**Exercise description:**
The material below contains a line with "make_horn_seat(horn_item, seats)" and a line with "obj.data.transform(world)". Copy exactly those two lines and all lines between them.

**Dataset entries:**
==*==
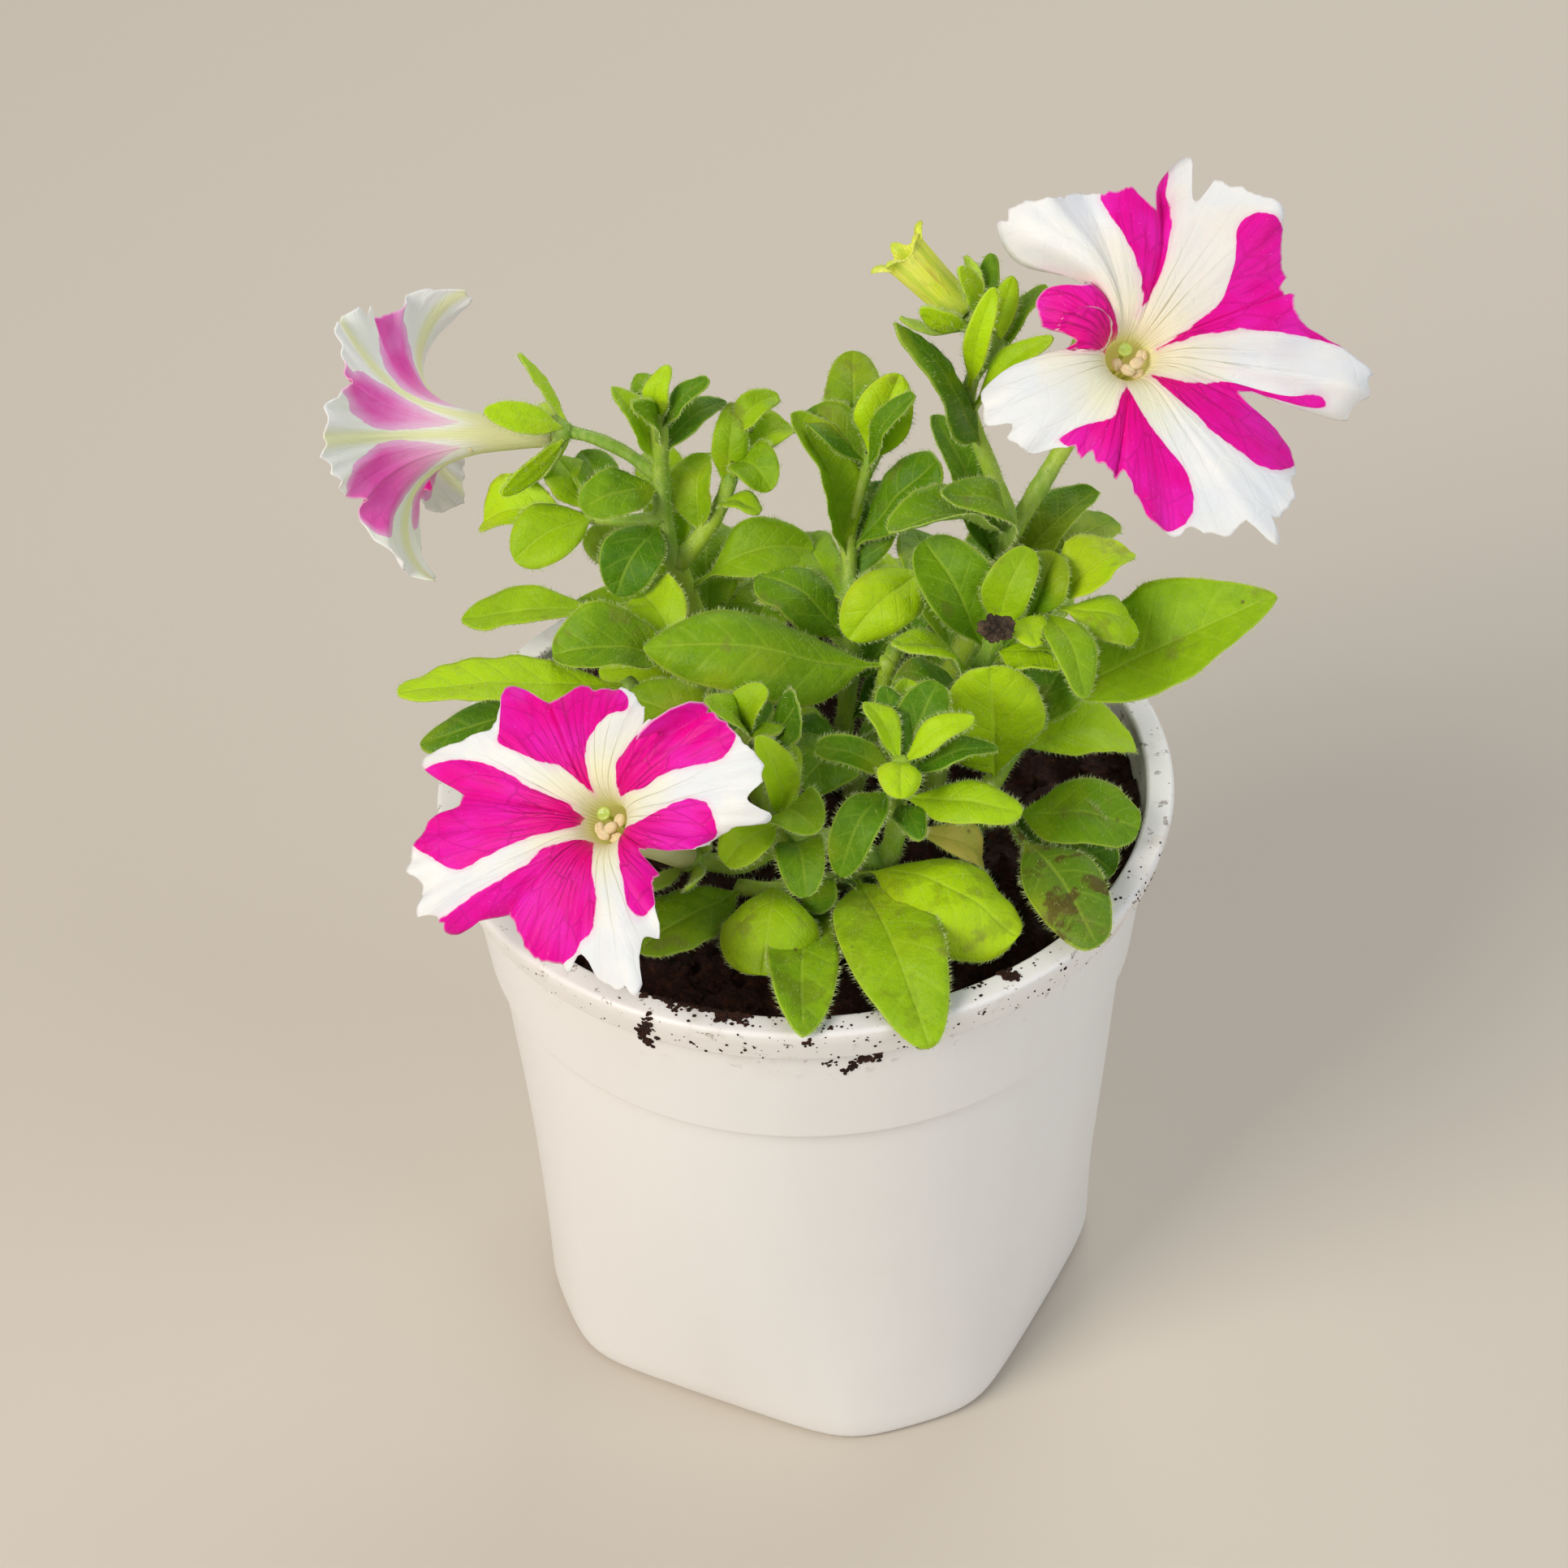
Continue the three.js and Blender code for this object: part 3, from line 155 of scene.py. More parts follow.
==*==
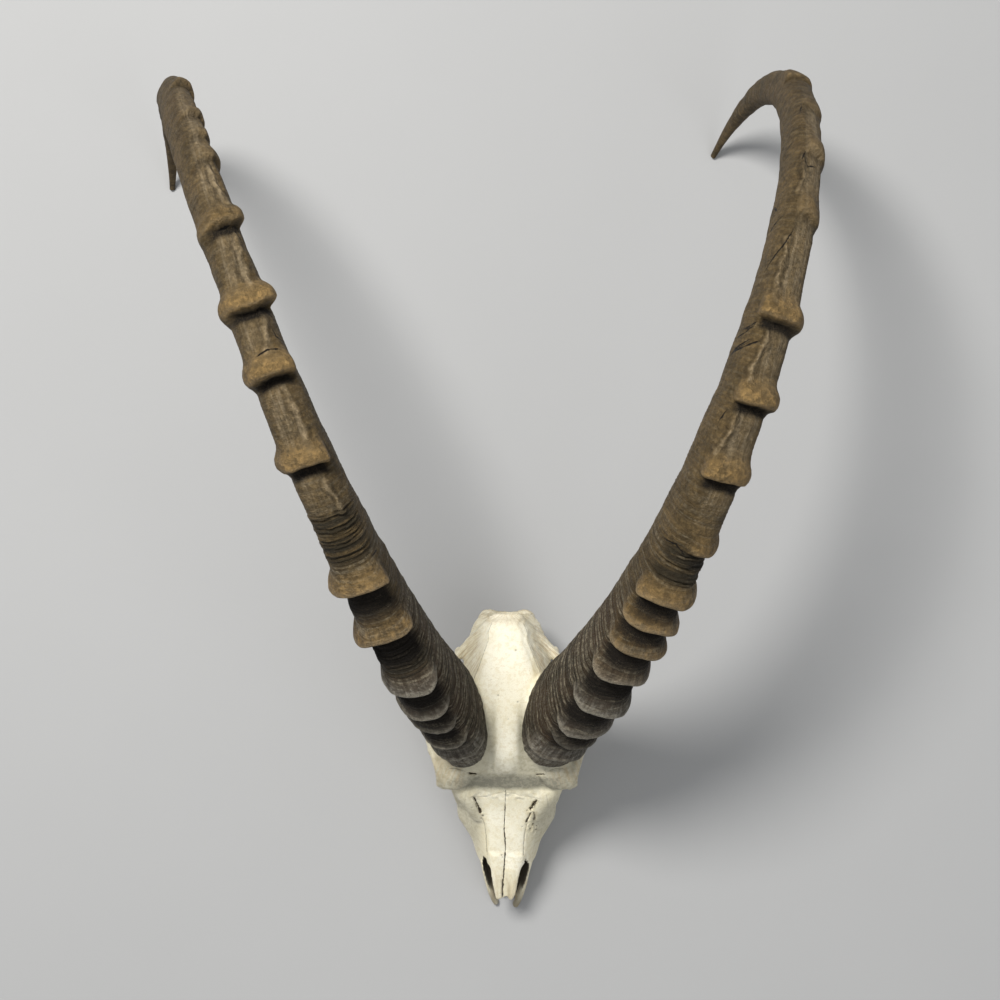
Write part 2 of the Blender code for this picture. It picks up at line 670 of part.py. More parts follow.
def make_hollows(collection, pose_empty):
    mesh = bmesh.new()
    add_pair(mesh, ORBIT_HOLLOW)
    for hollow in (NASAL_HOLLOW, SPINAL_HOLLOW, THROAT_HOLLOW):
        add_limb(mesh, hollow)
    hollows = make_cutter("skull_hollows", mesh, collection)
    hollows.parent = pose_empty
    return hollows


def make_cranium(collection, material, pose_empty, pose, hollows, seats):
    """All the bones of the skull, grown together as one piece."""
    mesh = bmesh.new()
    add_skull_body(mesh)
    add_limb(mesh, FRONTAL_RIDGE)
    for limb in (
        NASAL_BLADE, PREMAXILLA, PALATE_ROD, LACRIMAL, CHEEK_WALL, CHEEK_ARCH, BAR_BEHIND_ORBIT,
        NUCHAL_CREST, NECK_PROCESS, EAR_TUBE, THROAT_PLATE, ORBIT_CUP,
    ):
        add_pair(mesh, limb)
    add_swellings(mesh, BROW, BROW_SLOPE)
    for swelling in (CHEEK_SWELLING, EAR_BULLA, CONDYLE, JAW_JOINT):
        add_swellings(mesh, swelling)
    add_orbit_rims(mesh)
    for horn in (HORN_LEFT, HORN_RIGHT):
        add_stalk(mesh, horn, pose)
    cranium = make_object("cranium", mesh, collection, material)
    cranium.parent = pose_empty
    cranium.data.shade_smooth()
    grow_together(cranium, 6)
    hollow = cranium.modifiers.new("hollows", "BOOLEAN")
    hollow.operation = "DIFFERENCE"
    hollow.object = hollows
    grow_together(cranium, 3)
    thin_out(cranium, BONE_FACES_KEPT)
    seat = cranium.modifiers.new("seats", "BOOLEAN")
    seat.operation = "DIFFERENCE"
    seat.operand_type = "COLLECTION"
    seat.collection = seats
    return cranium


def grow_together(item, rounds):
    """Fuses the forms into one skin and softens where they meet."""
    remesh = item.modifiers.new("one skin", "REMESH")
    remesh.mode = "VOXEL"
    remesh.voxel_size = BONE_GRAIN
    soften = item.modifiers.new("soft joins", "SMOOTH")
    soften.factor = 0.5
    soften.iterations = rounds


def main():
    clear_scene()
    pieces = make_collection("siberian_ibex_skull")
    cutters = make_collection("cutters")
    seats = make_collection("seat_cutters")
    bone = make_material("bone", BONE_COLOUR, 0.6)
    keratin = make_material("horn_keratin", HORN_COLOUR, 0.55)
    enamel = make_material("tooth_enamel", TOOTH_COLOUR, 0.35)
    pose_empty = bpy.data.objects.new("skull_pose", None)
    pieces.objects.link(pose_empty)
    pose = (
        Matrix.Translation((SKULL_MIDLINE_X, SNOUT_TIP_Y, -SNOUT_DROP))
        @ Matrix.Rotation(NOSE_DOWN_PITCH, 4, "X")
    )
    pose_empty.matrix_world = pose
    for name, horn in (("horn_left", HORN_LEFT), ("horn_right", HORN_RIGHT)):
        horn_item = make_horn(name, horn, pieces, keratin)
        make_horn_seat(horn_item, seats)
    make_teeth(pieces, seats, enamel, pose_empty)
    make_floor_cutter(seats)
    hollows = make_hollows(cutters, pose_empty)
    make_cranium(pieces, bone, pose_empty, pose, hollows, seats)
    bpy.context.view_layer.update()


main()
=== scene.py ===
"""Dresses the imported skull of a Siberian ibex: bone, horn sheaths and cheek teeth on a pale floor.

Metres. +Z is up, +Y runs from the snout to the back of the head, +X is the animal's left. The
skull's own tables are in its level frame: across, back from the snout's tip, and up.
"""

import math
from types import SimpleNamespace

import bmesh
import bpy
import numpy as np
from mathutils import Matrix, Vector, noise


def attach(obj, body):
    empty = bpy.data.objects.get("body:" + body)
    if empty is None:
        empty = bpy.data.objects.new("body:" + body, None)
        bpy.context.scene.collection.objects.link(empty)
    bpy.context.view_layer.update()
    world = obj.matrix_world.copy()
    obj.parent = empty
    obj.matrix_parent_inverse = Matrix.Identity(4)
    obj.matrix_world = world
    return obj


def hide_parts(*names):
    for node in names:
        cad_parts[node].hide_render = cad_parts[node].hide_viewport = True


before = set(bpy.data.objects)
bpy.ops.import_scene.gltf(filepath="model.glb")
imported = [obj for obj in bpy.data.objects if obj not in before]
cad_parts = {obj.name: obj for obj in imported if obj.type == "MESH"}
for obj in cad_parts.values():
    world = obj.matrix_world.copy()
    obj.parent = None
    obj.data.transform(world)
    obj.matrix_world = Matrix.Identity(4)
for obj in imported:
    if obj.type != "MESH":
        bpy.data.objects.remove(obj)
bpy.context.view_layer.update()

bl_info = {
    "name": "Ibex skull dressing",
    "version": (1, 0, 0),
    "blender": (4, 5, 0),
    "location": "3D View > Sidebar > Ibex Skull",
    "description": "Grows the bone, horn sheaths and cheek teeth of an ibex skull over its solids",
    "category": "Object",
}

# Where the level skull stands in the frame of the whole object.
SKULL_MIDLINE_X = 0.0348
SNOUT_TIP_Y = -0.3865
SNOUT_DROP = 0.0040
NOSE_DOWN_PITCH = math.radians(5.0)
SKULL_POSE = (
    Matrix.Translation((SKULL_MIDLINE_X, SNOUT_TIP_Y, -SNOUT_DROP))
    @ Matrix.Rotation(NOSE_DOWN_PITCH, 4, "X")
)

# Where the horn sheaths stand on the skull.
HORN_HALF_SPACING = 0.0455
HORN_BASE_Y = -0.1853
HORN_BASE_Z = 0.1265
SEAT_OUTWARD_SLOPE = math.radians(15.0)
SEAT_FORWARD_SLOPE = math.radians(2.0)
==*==
**Response to the task:**
        make_horn_seat(horn_item, seats)
    make_teeth(pieces, seats, enamel, pose_empty)
    make_floor_cutter(seats)
    hollows = make_hollows(cutters, pose_empty)
    make_cranium(pieces, bone, pose_empty, pose, hollows, seats)
    bpy.context.view_layer.update()


main()
=== scene.py ===
"""Dresses the imported skull of a Siberian ibex: bone, horn sheaths and cheek teeth on a pale floor.

Metres. +Z is up, +Y runs from the snout to the back of the head, +X is the animal's left. The
skull's own tables are in its level frame: across, back from the snout's tip, and up.
"""

import math
from types import SimpleNamespace

import bmesh
import bpy
import numpy as np
from mathutils import Matrix, Vector, noise


def attach(obj, body):
    empty = bpy.data.objects.get("body:" + body)
    if empty is None:
        empty = bpy.data.objects.new("body:" + body, None)
        bpy.context.scene.collection.objects.link(empty)
    bpy.context.view_layer.update()
    world = obj.matrix_world.copy()
    obj.parent = empty
    obj.matrix_parent_inverse = Matrix.Identity(4)
    obj.matrix_world = world
    return obj


def hide_parts(*names):
    for node in names:
        cad_parts[node].hide_render = cad_parts[node].hide_viewport = True


before = set(bpy.data.objects)
bpy.ops.import_scene.gltf(filepath="model.glb")
imported = [obj for obj in bpy.data.objects if obj not in before]
cad_parts = {obj.name: obj for obj in imported if obj.type == "MESH"}
for obj in cad_parts.values():
    world = obj.matrix_world.copy()
    obj.parent = None
    obj.data.transform(world)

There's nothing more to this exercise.